Michelle Obama begins her book, Becoming, with the sentence, “I spent much of my childhood listening to the sound of striving.” Although her reference to striving was from young piano students in the apartment beneath hers, the thought of growing up to the sound of striving instantly pinched something deep inside me.
I grew up listening to the sound of striving, too.
An inward form of striving. A hum at times. A freight train roar and shake-the-rails rumble at others. As a child it was balance beams of masking tape on the carpet in the hall to straighten out cartwheels. In my teens it was mornings sideways in front of a mirror clumsily covered in a bra I was certain I would never fit into. As a college student it was hours of index cards scrawled with every last bit of the DSM IV that would fit between 3 inches and 5 inches. It was constant striving. An incessant inner life game of tug-of-war that I could never seem to win, no matter which side of the mud pit I was on. And it was exhausting.
And it is exhausting.
I recently turned 40. And now, as a ‘mid-life’ adult, I find myself in a sound tunnel of striving that is even more paralyzing than the physical and mental spaces I found myself in as a kid. Because, somehow, every relationship I lean into, I hear it. Every relationship I pull away from, I hear it. And the louder it gets, the more I realize I’ve never fully arrived at an absence of striving. There have been moments at the tops of mountains, in the expanses of rocky deserts and surrounded by the deep blues of oceans that my striving has been an inaudible murmur, a baseline hum, proverbial white noise. But, if I’m honest enough with myself, I struggle to pinpoint a time where my striving fell silent. Where peace won. Where contentment raised a victorious fist to the sky.

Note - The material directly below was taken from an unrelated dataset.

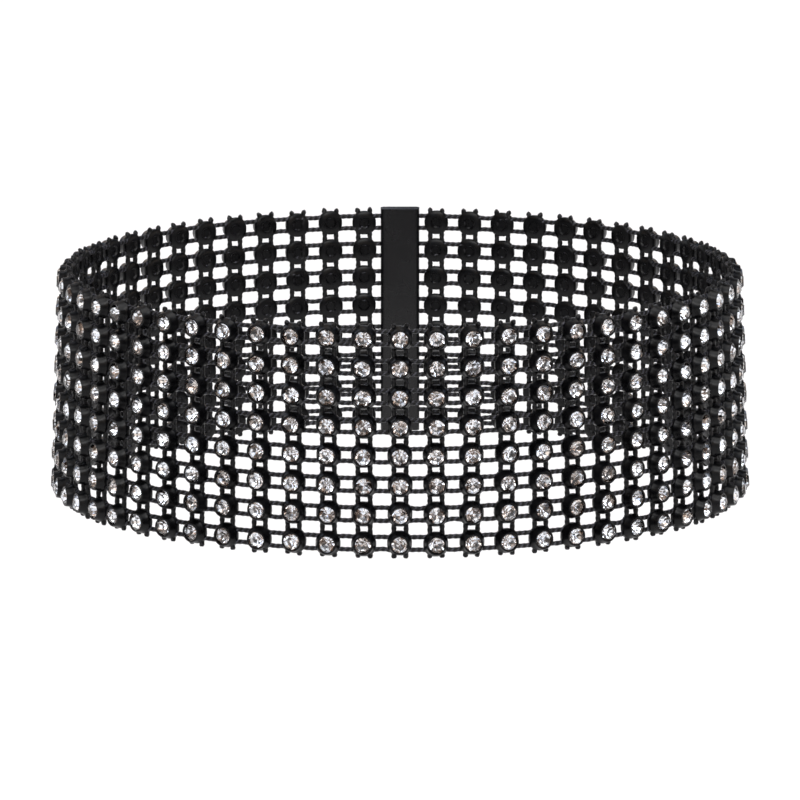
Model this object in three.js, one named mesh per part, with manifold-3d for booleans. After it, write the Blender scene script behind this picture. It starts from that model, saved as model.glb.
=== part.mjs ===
// A wide rhinestone-mesh choker. Eight rows of clear faceted stones sit in black moulded settings,
// the settings are strung on a net of paired threads, and one plain bar clasp closes the band at the back.
// Millimetres, +Z up. The origin is the middle of the neck opening at half the band's height.
// The front of the neck faces -Y, and the wearer's left is +X.

import * as THREE from "three";
import { ConvexGeometry } from "three/addons/geometries/ConvexGeometry.js";
import { mergeVertices } from "three/addons/utils/BufferGeometryUtils.js";
import Module from "manifold-3d";

const wasm = await Module();
wasm.setup();

// The neck line is the oval that the band's inner face follows at half its height.
const neckHalfWidth = 54.8;
const neckHalfDepth = 51.3;
// How much further out than the top edge the bottom edge lies, at each side of the neck.
const flare = 1.3;

// The field of stones. One column stands in the middle of the front, and the others on its two sides.
const columnsEachSide = 28;
const rows = 8;
const rowPitch = 4.8;

// The settings of a column stand so close that they are one upright bar with the stones on it.
const settingWidth = 3.4;
const settingDepth = 2.0;
// From the middle of the outer row to the cut ends of the upright threads.
const edgeReach = 2.1;

// A stone has an eight-sided girdle, a square table and eight crown facets between them.
const stoneDiameter = 2.85;
const stoneRise = 0.6;
const tableShare = 0.55;

// The threads run level from column to column, in a pair for each row.
const threadThickness = 0.6;
const threadPlane = 0.45;
const threadSpread = 2.18;

// The clasp is one upright bar, with a slot along each edge that grips the thread ends of that side.
const claspWidth = 6.6;
const claspWall = 0.7;
const claspCorner = 0.8;
const gripDepth = 2;
const threadClearance = 0.3;
// Of each thread, between the last column and the clasp.
const bareThread = 1.1;

// The two halves of the net meet in front with this gap between their thread ends.
const meetingGap = 0.3;
// How far a joined form reaches into the one that it is joined to.
const weld = 0.3;
const stoneSeat = 0.1;
// Points closer than this are one point.
const pointTolerance = 1e-4;

const blackPlastic = new THREE.MeshStandardMaterial({ color: 0x0c0c0e, roughness: 0.35, metalness: 0 });
const blackEnamel = new THREE.MeshStandardMaterial({ color: 0x17171a, roughness: 0.3, metalness: 0.4 });

const bandHeight = (rows - 1) * rowPitch + 2 * edgeReach;
const neckLine = new THREE.EllipseCurve(0, 0, neckHalfWidth, neckHalfDepth, -Math.PI / 2, 1.5 * Math.PI);
neckLine.arcLengthDivisions = 2000;
const neckLength = neckLine.getLength();
// Between the middles of the last columns of the two sides, across the clasp.
const closureArc = claspWidth + 2 * bareThread + settingWidth;
const columnPitch = (neckLength - closureArc) / (2 * columnsEachSide);

// The band's own axes at a place on the neck line, given by its arc from the front: X runs along the band,
// Y points into the neck, and Z climbs the wall, which leans outwards below.
function bandFrame(arc) {
  const share = THREE.MathUtils.euclideanModulo(arc / neckLength, 1);
  const point = neckLine.getPointAt(share);
  const tangent = neckLine.getTangentAt(share);
  const lean = (flare / bandHeight) * (point.x / neckHalfWidth);
  const along = new THREE.Vector3(tangent.x, tangent.y, 0);
  const climb = new THREE.Vector3(-lean, 0, 1);
  const inward = new THREE.Vector3().crossVectors(climb, along).normalize();
  climb.crossVectors(along, inward).normalize();
  return new THREE.Matrix4().makeBasis(along, inward, climb).setPosition(point.x, point.y, 0);
}

// A point in space from its place in a band frame, with depth counted outwards from the inner face.
function bandPoint(frame, along, depth, height) {
  return new THREE.Vector3(along, -depth, height).applyMatrix4(frame);
}

// A closed three.js geometry, moved by a matrix, as a solid that can be joined and cut.
function solidFrom(geometry, matrix) {
  const bare = geometry.clone().applyMatrix4(matrix);
  bare.deleteAttribute("normal");
  bare.deleteAttribute("uv");
  const merged = mergeVertices(bare, pointTolerance);
  return new wasm.Manifold(
    new wasm.Mesh({
      numProp: 3,
      vertProperties: merged.attributes.position.array,
      triVerts: new Uint32Array(merged.index.array),
    }),
  );
}

// The joined solid as a named mesh, after the points that only divided a flat face are taken out.
function meshFrom(solid, name, material) {
  const { vertProperties, triVerts } = solid.asOriginal().simplify(pointTolerance).getMesh();
  const indexed = new THREE.BufferGeometry()
    .setAttribute("position", new THREE.BufferAttribute(vertProperties, 3))
    .setIndex(new THREE.BufferAttribute(triVerts, 1));
  const geometry = indexed.toNonIndexed();
  geometry.computeVertexNormals();
  const mesh = new THREE.Mesh(geometry, material);
  mesh.name = name;
  return mesh;
}

function settingBar(frame) {
  const bar = new THREE.BoxGeometry(settingWidth, settingDepth, bandHeight).translate(0, -settingDepth / 2, 0);
  return solidFrom(bar, frame);
}

function rowHeight(row) {
  return ((rows - 1) / 2 - row) * rowPitch;
}

// The stone's girdle and table face outwards, and its foot is sunk a little into the setting.
function stoneGeometry() {
  const girdle = Array.from({ length: 8 }, (_, i) => (i + 0.5) * (Math.PI / 4));
  const table = Array.from({ length: 4 }, (_, i) => (i + 0.5) * (Math.PI / 2));
  const girdleRadius = stoneDiameter / 2;
  const tableRadius = girdleRadius * tableShare * Math.SQRT2;
  const ring = (angles, radius, depth) =>
    angles.map((a) => new THREE.Vector3(radius * Math.cos(a), -depth, radius * Math.sin(a)));
  return new ConvexGeometry([
    ...ring(girdle, girdleRadius, settingDepth - stoneSeat),
    ...ring(table, tableRadius, settingDepth + stoneRise),
  ]);
}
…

I sat at the park today for 2 1/2 hours, eyes closed, face lifted toward the sun. Zen-ing out? No. Not even close. In fight mode, wrestling with emotions from a previous days’ interaction brought on by, none other than, my constant affair with striving. Striving to be seen. Striving to be noticed, loved, heard, thought about, wanted. Striving to be better, stronger, smarter, happier, more resourceful. Feel free to add your own fill in the blank here. The list goes on and on. I was thoroughly pissed at myself for not being able to deal with my $#!t.. And I want to say that by the end of this blog I will be able to happily tell you that after those 2 1/2 hours of vitamin D, I found inner peace. That I’ve silenced my lifetime of striving with a 3 step approach. But, the fact is I haven’t.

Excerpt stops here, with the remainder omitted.